Isabelle Philippe : D’abord, le cadre est magnifique, et la beauté d’un lieu ne peut qu’induire de belles choses dans notre message musical. Il y a, de plus, un noyau de personnes, qui constituent une véritable famille de théâtre, avec ce qu’il y a de meilleur, et aussi de pire dans toute famille. Ces liens très forts qui nous animent permettent un travail en profondeur. L’accent est mis sur le rapport entre la musique et le théâtre. Nous improvisons sur de la matière humaine, à partir de ce que nous sommes. Ce qui me touche particulièrement à Saint Céré, aussi, c’est l’éclectisme des programmes.
L’accent est mis sur le rapport entre la musique et le théâtre. Nous improvisons sur de la matière humaine, à partir de ce que nous sommes.
Béatrice Burley : Ce qui domine, ici, pour moi, c’est le plaisir de chanter et de se retrouver tous ensemble. J’ai débuté à Saint Céré il y a 19 ans, et j’ai l’impression, depuis, que le rêve continue chaque année. C’est vraiment extraordinaire de chanter dans cette ambiance familiale, où chacun a son importance, que ce soit pour un grand ou un petit rôle. Les gens ne se prennent pas la tête et il y a une véritable harmonie.
Fragil : Pouvez vous citer un souvenir du festival qui vous est particulièrement précieux ?

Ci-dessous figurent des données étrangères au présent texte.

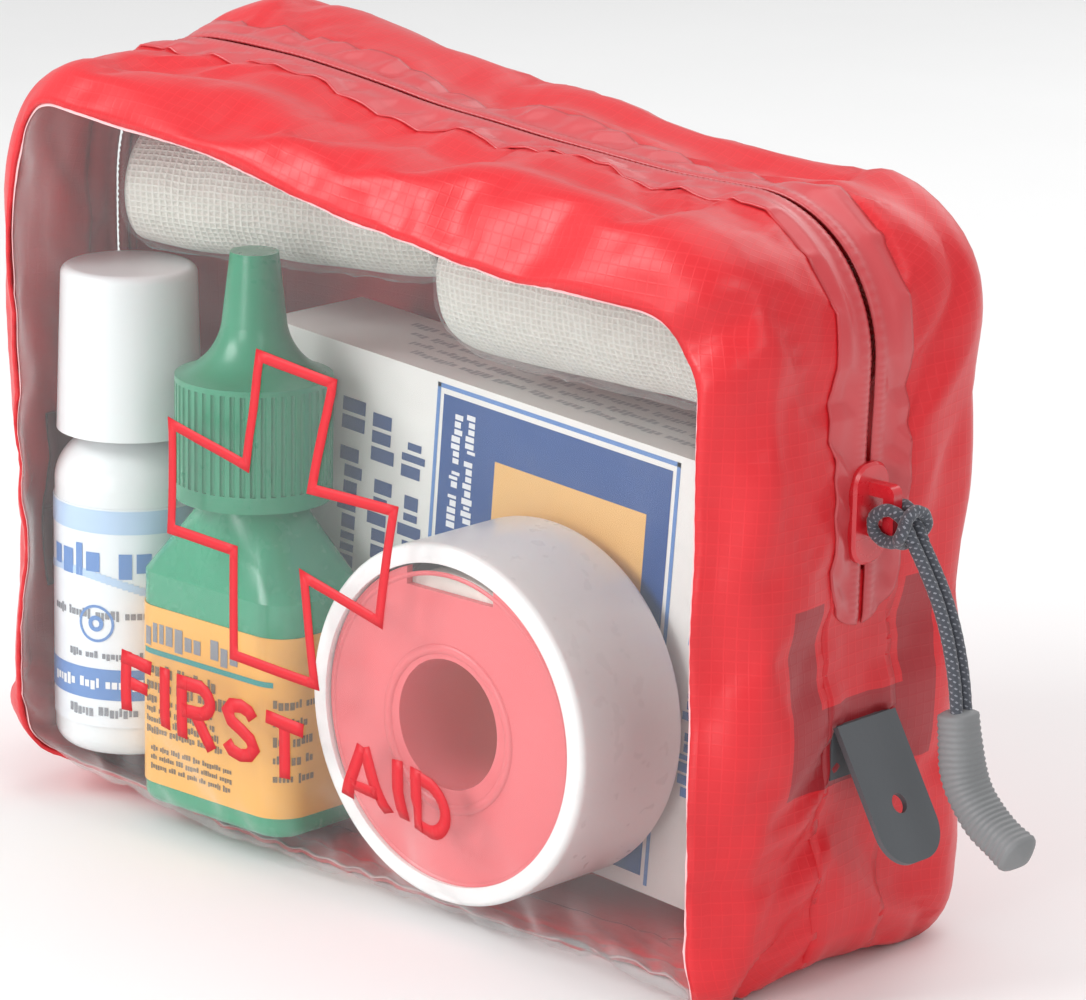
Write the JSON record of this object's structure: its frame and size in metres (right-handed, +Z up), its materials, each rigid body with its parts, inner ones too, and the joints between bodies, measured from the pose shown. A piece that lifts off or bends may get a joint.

B-B : C’est la première fois que j’ai chanté ici. J’avais 37 ans et soudainement, Olivier Desbordes m’a fait confiance dans un rôle titre. C’était dans « L’italienne à Alger » de Rossini. J’étais sur un nuage. Il y a eu beaucoup d’autres souvenirs depuis. L’année dernière, c’est la première fois que j’étais dans les chœurs. J’ai ressenti autour de moi, de la part de toute la troupe, une humanité incroyable que je n’avais jamais éprouvée de cette manière auparavant, et qui me portait. C’était quelque chose de très beau. De toutes façons, quelle que soit la taille du rôle, je me dis, inlassablement, que j’ai de la chance d’être là, et j’éprouve du plaisir.
I-P : Mon plus beau souvenir, c’est quand j’ai ressenti, pour la première fois, au Château de Castelneau, la magie qui s’opère quand la nuit tombe, face à l’attention du public. La voix se mêle à l’histoire des lieux et investit l’espace et les pierres. On s’élève, avec l’impression que le chant va jusqu’aux étoiles, comme si l’on s’adressait à l’univers tout entier !
Fragil : Gilda dans « Rigoletto » et la nourrice de « Eugène Onéguine », comment présenteriez vous chacun des spectacles auxquels vous participez ?
I-P : Michel Fau, le metteur en scène, nous dit que « Rigoletto » doit faire rire et faire peur à la fois. C’est ça le drame romantique, ce mélange de grotesque et de cauchemardesque, avec de l’excès dans les deux sens. Gilda, mon personnage, ne prête pas à rire. Ce n’est pas vraiment quelqu’un qui subit, même si le monde se ferme autour d’elle. Elle déclare son amour et accède, malgré les trahisons, à une autre forme d’humain. Elle devient en effet vraiment active au troisième acte, par son sacrifice. Elle ne peut faire autrement, prend son destin en main et se jette face au couteau. Il y a une évolution dramatique et vocale chez Verdi, traitée au plus près de l’œuvre de Victor Hugo qui inspire l’opéra (« Le roi s’amuse »). Michel Fau nous incite à jouer ce mélange de tragique et de grotesque jusqu’au kitsch, dans un jeu très réaliste, aux expressions extrêmes, qui rappelle le cinéma muet.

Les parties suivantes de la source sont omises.